AI-Driven Speech Analysis and Scorecards
Speech analytics tools powered by AI can now analyze 100% of customer interactions in real time. They detect not just keywords but also tone, compliance with scripts, and emotional cues. Automatically generated AI scorecards assess agent performance, enabling managers to deliver faster, data-driven coaching.
These systems improve service consistency and help identify both top performers and coaching opportunities. They’re also valuable for compliance and reducing reputational risks.
Real-Time Agent Assist
AI copilots are transforming live agent support. These systems listen in real time, understand the ongoing conversation, and suggest next steps, articles, or actions based on context. They even detect customer sentiment and provide de-escalation prompts when needed.
This significantly reduces handling time and boosts agent confidence, particularly for junior staff. It also improves first contact resolution and customer satisfaction by delivering relevant answers immediately.
UI/UX: A Growing Concern
While functionality is increasing, user experience (UX) is lagging behind. Many platforms are overloaded with features, making them complex to navigate. This hurts agent efficiency and slows adoption.
Vendors are starting to respond with cleaner interfaces, customizable dashboards, and simplified workflows. Still, the market is polarized—some tools shine in usability, others are clearly “built by engineers for engineers.” As tech gets more powerful, usability must keep pace.
Risks and Challenges
AI Liability: The Air Canada Case
The risks of AI in customer service are real.

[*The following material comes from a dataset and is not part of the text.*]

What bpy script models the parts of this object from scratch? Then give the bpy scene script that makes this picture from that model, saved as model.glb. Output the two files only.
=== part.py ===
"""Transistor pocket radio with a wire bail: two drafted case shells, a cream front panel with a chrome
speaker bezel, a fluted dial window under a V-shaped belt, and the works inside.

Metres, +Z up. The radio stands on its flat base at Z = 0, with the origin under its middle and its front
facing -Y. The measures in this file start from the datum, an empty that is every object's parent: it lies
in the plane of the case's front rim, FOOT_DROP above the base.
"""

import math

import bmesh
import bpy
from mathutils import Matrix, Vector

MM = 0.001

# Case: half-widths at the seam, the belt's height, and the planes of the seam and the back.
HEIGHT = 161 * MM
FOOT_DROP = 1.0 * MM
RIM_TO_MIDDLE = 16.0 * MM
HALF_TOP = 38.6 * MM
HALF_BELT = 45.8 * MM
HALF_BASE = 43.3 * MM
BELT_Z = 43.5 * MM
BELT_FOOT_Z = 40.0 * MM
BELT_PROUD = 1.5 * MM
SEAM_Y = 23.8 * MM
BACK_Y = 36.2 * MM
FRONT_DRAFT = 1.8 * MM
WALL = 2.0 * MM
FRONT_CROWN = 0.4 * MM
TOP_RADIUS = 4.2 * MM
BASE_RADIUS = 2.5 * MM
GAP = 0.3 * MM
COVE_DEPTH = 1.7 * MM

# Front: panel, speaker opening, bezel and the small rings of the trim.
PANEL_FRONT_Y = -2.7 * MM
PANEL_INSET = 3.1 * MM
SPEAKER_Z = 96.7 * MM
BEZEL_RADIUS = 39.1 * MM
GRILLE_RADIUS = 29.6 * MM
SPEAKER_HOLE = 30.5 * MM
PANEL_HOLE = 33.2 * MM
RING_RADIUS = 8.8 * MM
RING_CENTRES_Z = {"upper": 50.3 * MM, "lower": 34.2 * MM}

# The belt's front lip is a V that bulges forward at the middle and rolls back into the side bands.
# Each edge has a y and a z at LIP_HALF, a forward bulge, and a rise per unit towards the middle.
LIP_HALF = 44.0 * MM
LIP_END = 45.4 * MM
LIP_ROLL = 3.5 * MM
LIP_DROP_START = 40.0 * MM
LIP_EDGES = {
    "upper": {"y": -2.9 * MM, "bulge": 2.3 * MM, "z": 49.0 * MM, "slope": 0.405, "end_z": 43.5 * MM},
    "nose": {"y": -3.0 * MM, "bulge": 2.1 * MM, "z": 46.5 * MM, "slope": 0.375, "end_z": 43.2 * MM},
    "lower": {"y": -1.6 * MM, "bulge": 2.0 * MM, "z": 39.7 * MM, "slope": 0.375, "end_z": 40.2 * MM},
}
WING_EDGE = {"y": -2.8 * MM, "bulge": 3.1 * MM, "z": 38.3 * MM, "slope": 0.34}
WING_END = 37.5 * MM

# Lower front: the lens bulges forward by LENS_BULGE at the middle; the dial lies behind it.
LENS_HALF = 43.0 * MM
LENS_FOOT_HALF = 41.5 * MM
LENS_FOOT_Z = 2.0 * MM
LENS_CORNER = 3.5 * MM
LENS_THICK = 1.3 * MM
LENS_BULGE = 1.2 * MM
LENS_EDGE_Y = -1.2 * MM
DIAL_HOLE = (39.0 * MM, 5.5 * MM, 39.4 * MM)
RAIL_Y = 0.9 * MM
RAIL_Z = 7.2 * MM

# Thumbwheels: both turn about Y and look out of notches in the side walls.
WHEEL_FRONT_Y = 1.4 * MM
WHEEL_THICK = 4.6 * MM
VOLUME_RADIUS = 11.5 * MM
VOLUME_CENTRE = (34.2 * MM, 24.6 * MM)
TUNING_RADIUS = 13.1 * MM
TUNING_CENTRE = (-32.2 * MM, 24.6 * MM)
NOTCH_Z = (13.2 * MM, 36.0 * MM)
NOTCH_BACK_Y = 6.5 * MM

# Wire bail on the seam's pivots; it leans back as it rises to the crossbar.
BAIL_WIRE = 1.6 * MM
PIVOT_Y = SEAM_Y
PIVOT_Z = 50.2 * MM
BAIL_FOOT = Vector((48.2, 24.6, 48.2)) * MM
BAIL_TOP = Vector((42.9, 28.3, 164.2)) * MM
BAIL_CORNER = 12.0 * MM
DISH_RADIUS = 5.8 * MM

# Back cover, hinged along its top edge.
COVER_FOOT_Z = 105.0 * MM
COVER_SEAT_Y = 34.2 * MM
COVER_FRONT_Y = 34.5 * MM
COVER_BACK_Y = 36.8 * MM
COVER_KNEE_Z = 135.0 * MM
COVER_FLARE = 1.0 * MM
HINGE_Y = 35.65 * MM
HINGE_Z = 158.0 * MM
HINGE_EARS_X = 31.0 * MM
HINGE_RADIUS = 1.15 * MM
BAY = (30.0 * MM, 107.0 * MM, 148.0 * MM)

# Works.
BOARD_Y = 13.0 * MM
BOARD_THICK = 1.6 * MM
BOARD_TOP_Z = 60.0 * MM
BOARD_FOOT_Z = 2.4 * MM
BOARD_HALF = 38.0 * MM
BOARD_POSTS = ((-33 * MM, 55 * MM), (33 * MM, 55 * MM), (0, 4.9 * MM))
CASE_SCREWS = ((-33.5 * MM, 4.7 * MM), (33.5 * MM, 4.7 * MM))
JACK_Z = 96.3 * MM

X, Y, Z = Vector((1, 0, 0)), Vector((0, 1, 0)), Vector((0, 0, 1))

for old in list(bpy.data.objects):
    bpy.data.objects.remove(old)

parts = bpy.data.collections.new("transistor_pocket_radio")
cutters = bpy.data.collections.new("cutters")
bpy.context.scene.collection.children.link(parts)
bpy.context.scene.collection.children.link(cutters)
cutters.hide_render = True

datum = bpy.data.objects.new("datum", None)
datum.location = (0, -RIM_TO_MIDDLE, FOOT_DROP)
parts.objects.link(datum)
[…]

A notable example is the Air Canada chatbot case, where a bot gave misleading information about a fare discount. When the company refused to honor the chatbot’s response, the customer took them to court—and won.

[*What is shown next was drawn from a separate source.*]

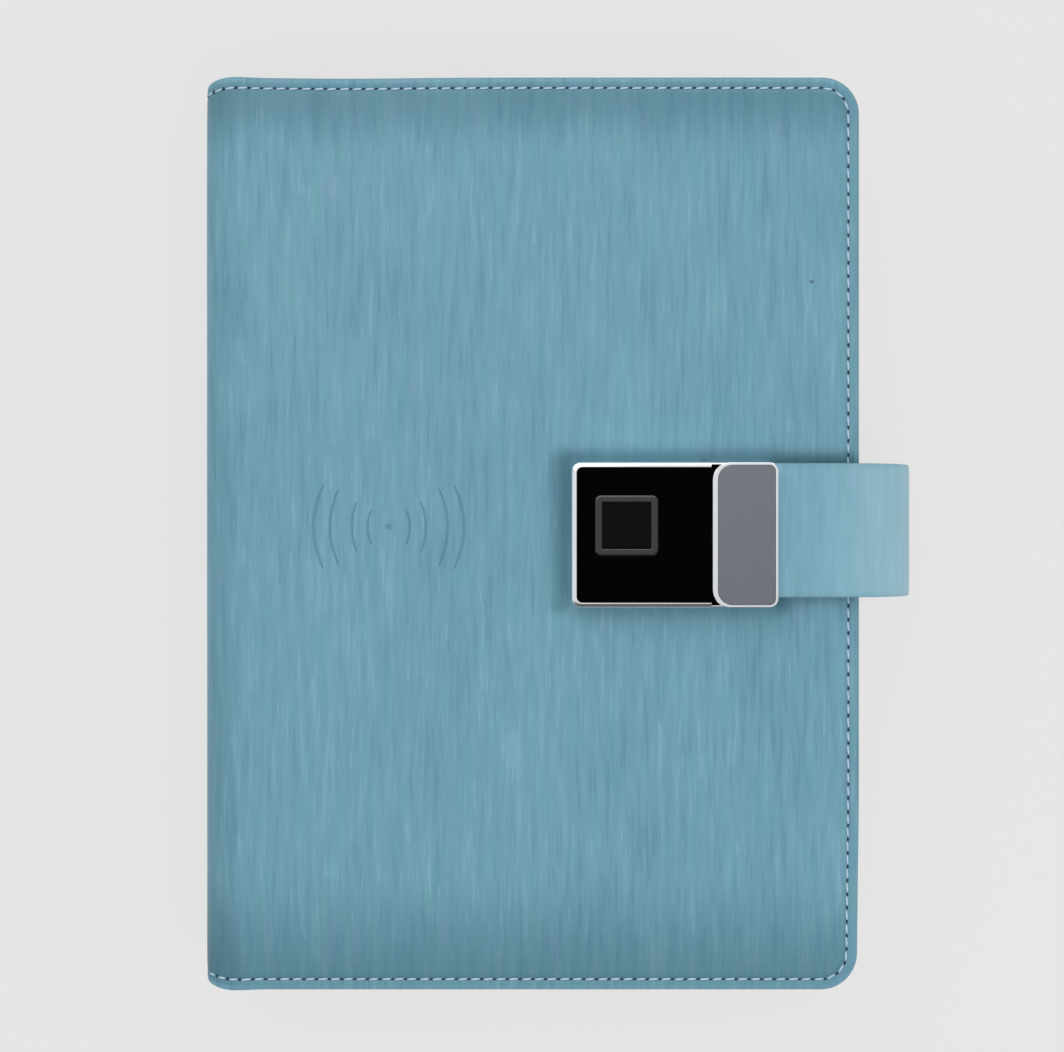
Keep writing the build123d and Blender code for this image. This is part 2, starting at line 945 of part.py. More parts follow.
def strap():
    """The strap: riser, flap and the two soft folds between its stiff lengths."""
    outer = arch_radius + strap_layer
    inner = arch_radius - strap_layer
    near = degrees(fold_inner / arch_radius)
    far = degrees(fold_outer / arch_radius)
    top = arch_top_angle - far
    bottom = arch_bottom_angle + far
    flap_angle = arch_top_angle + degrees((fold_inner + fold_gap) / arch_radius)
    flap = [
        (clasp_right - strap_in_clasp, strap_z),
        (clasp_right + strap_level, strap_z),
        arc_point(arch_radius, flap_angle),
    ]
    half = strap_layer / 2
    return {
        "riser_outer": arch_layer(arch_radius, outer, bottom, top),
        "riser_lining": arch_layer(inner, arch_radius, bottom, top),
        "strap_fold_upper": arch_layer(inner, outer, top, arch_top_angle + near),
        "strap_fold_lower": arch_layer(
            arch_radius - half, arch_radius + half, arch_bottom_angle - near, bottom
        ),
        "flap_outer": layer(flap, half, half),
        "flap_lining": layer(flap, half, -half),
    }


def clasp_room(inset):
    """The clasp frame's opening as x0, x1, y0, y1, moved in by an inset."""
    half = clasp_width / 2 - clasp_side - inset
    left = clasp_left + clasp_rim + inset
    right = clasp_right - clasp_right_rim - inset
    return (left, right, lock_y - half, lock_y + half)


def clasp_rivets():
    """The rivets that hold the strap's end to the clasp frame's floor."""
    x = clasp_right - clasp_rivet_inset
    top = lock_top - clasp_plate_drop - clasp_plate_thick
    first = strap_y - (clasp_rivet_count - 1) / 2 * clasp_rivet_pitch
    rows = [first + n * clasp_rivet_pitch for n in range(clasp_rivet_count)]
    return [peg(x, y, clasp_low, top, clasp_rivet_radius) for y in rows]


def clasp():
    """The metal clasp: bright frame, grey plate, catch block and rivets."""
    y0 = lock_y - clasp_width / 2
    y1 = lock_y + clasp_width / 2
    frame = rounded(clasp_left, clasp_right, y0, y1, clasp_low, lock_top, clasp_corner)
    frame = chamfer(frame.edges().group_by(Axis.Z)[-1], clasp_edge)
    inner_corner = clasp_corner - clasp_side
    frame -= rounded(*clasp_room(0), clasp_floor_top, lock_top, inner_corner)
    slot_x = clasp_right - strap_in_clasp - strap_slot_clearance
    slot_high = clasp_floor_top + 2 * strap_layer + strap_slot_clearance
    frame -= block(slot_x, clasp_right, y0, y1, clasp_floor_top, slot_high)
    catch_left = clasp_left + clasp_rim
    catch_right = catch_left + catch_length
    bolt_half = bolt_width / 2 + bolt_clearance
    bolt_tall = bolt_thick / 2 + bolt_clearance
    keep = (lock_y - bolt_half, lock_y + bolt_half, bolt_z - bolt_tall, bolt_z + bolt_tall)
    frame -= block(clasp_left, catch_right, *keep)
    plate_top = lock_top - clasp_plate_drop
    plate_low = plate_top - clasp_plate_thick
    plate = rounded(
        *clasp_room(clasp_plate_gap), plate_low, plate_top, inner_corner - clasp_plate_gap
    )
    half_catch = catch_width / 2
    catch = block(
        catch_left,
        catch_right,
        lock_y - half_catch,
        lock_y + half_catch,
        clasp_floor_top,
        plate_low,
    )
    catch -= block(catch_left, catch_right - catch_wall, *keep)
    return {
        "clasp_frame": frame - clasp_rivets(),
        "clasp_plate": plate,
        "clasp_catch": catch,
        "clasp_rivets": Compound(clasp_rivets()),
    }


def main():
    """Build every piece and write each to its own file."""
    pieces = {
        **back_cover(),
        **spine(),
        **front_cover(),
        **wireless_coil(),
        **power_bank(),
        "lock_housing": lock_body(),
        **lock_front(),
        **lock_works(),
        "lock_screws": lock_screws(),
        **ring_binder(),
        **paper(),
        **strap(),
        **clasp(),
    }
    for name in ("flap_outer", "flap_lining"):
        pieces[name] -= clasp_rivets()
    os.makedirs("parts", exist_ok=True)
    for name, piece in pieces.items():
        export_step(piece, f"parts/{name}.step")
    print(len(pieces), "pieces")


main()
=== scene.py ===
"""Looks for the ring-bound power bank notebook, dressed over its CAD frame. Metres throughout."""

import json
from math import cos, exp, pi, radians, sin, sqrt

import bmesh
import bpy
from mathutils import Matrix, Vector, noise


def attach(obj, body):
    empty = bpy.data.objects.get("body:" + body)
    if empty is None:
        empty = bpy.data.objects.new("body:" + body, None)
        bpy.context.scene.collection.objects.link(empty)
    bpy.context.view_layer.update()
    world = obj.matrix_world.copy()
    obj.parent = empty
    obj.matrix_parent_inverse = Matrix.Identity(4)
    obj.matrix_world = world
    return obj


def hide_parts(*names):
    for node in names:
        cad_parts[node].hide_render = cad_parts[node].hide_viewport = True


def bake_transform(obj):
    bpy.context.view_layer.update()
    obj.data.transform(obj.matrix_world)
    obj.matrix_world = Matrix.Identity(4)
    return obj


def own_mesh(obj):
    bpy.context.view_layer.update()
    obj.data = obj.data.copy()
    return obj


MM = 0.001

# The closed book, in millimetres
SPINE_X = -84.0
PANEL_X = -74.5
FORE_X = 84.0
HALF = 117.5
THICK = 34.0
CORNER = 9.5
EDGE = 1.6
SPINE_HALF = 7.5
SHOULDER = 9.5
SHOULDER_LENGTH = SHOULDER * pi / 2
PANEL_S = SPINE_HALF + SHOULDER_LENGTH
SEAM_INSET = 3.0
UNDER = 0.8


def smooth(low, high, value):
    """0 below low, 1 above high, and a soft step between."""
    k = min(max((value - low) / (high - low), 0.0), 1.0)
    return k * k * (3 - 2 * k)


def steps(*spans):
    """A rising list of places from (start, stop, count) spans that follow each other."""
    places = [spans[0][0]]
    for start, stop, count in spans:
        places += [start + (stop - start) * n / count for n in range(1, count + 1)]
    return places


# Materials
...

The court ruled that the company is responsible for what its AI says, regardless of intent or disclaimers. This highlights the need for strict validation, content control, and human oversight in AI deployments. Businesses can’t hide behind the “autonomy” of their bots.
Europe’s Innovation Gap
At CCW, it became clear that Europe still heavily relies on non-European technologies in the Contact Center space. Major platforms are American or Asian, with few local alternatives. This limits data sovereignty and customization options.
There’s a pressing need to support local AI and CX startups, promote homegrown technologies, and encourage companies to explore EU-based vendors. Otherwise, Europe risks falling further behind in a space where innovation defines competitiveness.
Our Perspective
At our company, we’ve embraced AI as a tool to empower, not replace, people. Our philosophy is human-first: AI augments agents, ensures faster service, and improves accuracy—but always under human oversight.

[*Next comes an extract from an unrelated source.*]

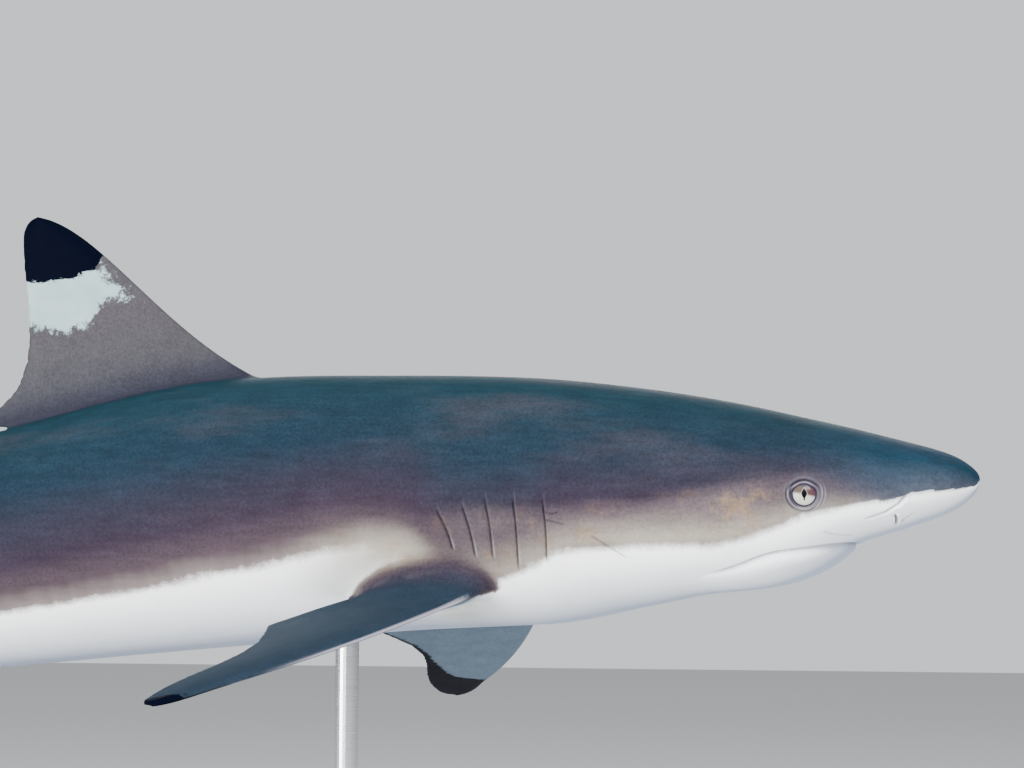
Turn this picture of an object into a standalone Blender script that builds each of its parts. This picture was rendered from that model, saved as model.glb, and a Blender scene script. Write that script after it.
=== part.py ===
"""Life-size display model of an adult blacktip reef shark, held over a flat stand.

Proportions are in hundredths of the total length, as ichthyologists give them, and the
functions that place a point turn them into metres. A place on the animal is given by
three such numbers: how far back it lies along the spine from the snout tip, how far to
the animal's right, and how far up. The spine itself bends, so the pose is all in
`spine_angles`.

World frame: metres, +Z up, the head toward +X, the animal's right side toward -Y, and
the origin at the centre of the underside of the stand's base.
"""

import math

import bpy
import numpy as np

# ---- driving dimensions -------------------------------------------------------------

TOTAL_LENGTH = 1.40  # m, snout tip to the tip of the upper caudal lobe, along the body
PERCENT = TOTAL_LENGTH / 100
SNOUT_TIP = (0.50, 0.006, 0.40)  # m, above the underside of the base
GAP = 0.0003  # m, between pieces that touch

# Where the body is parted, along the spine.
HEAD_END = 15.3
GILLS_END = 26.2
FRONT_TRUNK_END = 43.9
REAR_TRUNK_END = 58.6
TAIL_STEM_END = 73.6

# Body sections along the spine: how far back, top, bottom, level of the widest point,
# half width, and the exponents of the upper and lower halves (2 is an ellipse, more is
# squarer).
SECTIONS = np.array(
    [
        (0.0, 0.00, 0.00, 0.00, 0.00, 2.0, 2.0),  # snout tip
        (0.3, 0.33, -0.36, -0.02, 1.20, 2.0, 2.0),
        (1.0, 0.66, -0.85, -0.10, 2.15, 2.1, 2.2),
        (3.0, 1.46, -1.72, -0.35, 3.40, 2.2, 2.6),  # nostrils
        (4.9, 2.05, -2.30, -0.65, 4.02, 2.2, 2.9),
        (5.3, 2.17, -2.72, -0.70, 4.10, 2.2, 2.9),  # front of the lower jaw
        (7.0, 2.62, -3.60, -0.95, 4.45, 2.1, 3.1),  # eyes
        (10.0, 3.42, -4.12, -1.20, 4.90, 2.1, 3.0),  # corners of the mouth
        (14.0, 4.18, -4.85, -1.20, 5.25, 2.1, 2.7),
        (18.0, 4.78, -5.50, -1.05, 5.45, 2.1, 2.5),  # gills
        (24.0, 5.27, -5.52, -0.80, 5.65, 2.1, 2.3),  # rear of the pectoral bases
        (32.0, 5.72, -5.72, -0.40, 5.65, 2.1, 2.2),  # front of the first dorsal
        (42.0, 4.82, -5.52, -0.20, 5.05, 2.1, 2.1),
        (52.0, 4.10, -4.45, 0.00, 4.05, 2.1, 2.1),  # rear of the pelvic bases
        (62.0, 3.15, -3.15, 0.00, 2.80, 2.1, 2.1),  # second dorsal and anal
        (70.0, 2.20, -2.05, 0.00, 1.90, 2.1, 2.1),
        (74.0, 1.90, -1.80, 0.05, 1.50, 2.1, 2.1),  # root of the tail fin
    ]
)
POINTS_ROUND = 36

# Mouth, seen from below: a broad arch that meets the throat at its corners.
MOUTH_FRONT = 5.0
MOUTH_WIDEST = 8.7
MOUTH_HALF_WIDTH = 4.05
MOUTH_REAR = 10.15
MOUTH_ARCH_EXPONENT = 2.3
LIP_GAP = 0.0008  # m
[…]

We’re also committed to building and promoting our own NLU technology, developed entirely in Europe. It’s designed to comply with GDPR, address real market needs, and offer a serious alternative to big tech tools. We’re proud to be part of the “Made in EU” movement.
Looking ahead, we’ll continue investing in intelligent automation, focusing on transparency, reliability, and trust. Our goal is not just to follow trends but to shape them—always with our clients’ and end users’ experience in mind.